Trudging off to Ballsbridge, earphones plugged in to RTÉ, I was oblivious to the performance on stage and absorbed by the commentary. When Dublin scored a goal in the final minutes that essentially sealed victory, I jumped to the sky and cheered as Rod did his thing. Neither he nor those around me had any idea what was going on but my bum met the seat before they could call the stewards to remove me. Thankfully my son was at the match in my stead. A highlight of Dublin winning the final a fortnight later was that the Leinster Council president invited Gray to present the cup to the winning captain, Johnny McCaffrey.

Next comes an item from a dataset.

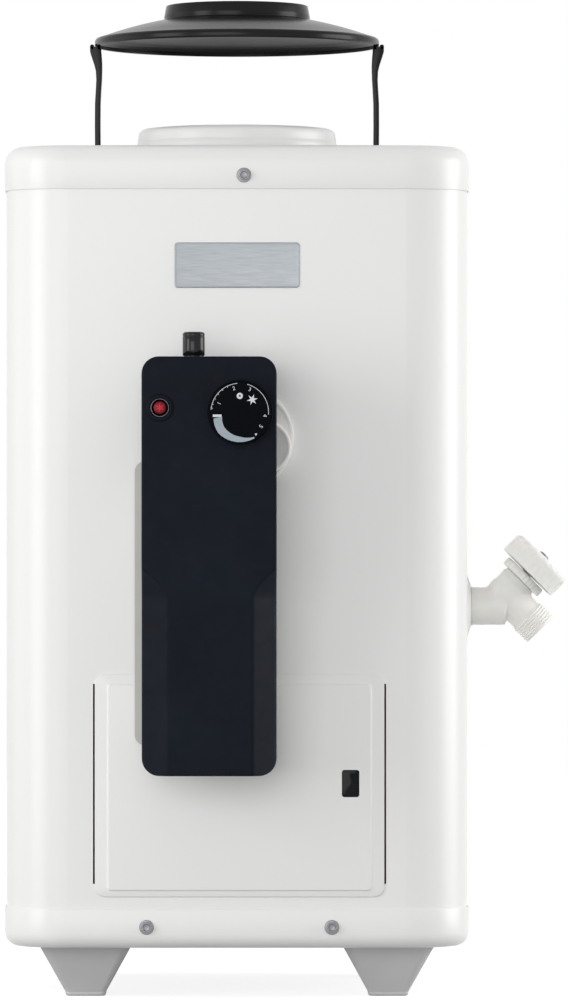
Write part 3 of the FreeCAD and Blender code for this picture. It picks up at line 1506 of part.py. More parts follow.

What’s to be said about the semi-final against Cork that year, except that Dublin had the winning of it – and of what would have been the subsequent final against Clare – but for Ryan O’Dwyer being sent off after a second yellow card with some time to go. All Dubliners have their views on the first yellow – it shouldn’t have been awarded. What a final it would have been, Anthony Daly v Davy Fitz with the smart money on Daly. It wasn’t to be.
We have a repeat of that semi-final on Saturday evening. Cork again are favourites but I dream Dublin are halfway to winning – it is July, the hay is saved and maybe the Tipperary woman who imbued this love for hurling in us may gently turn in Shanganagh soil, Cuala territory, and say “Come on Dublin, bate Cork”.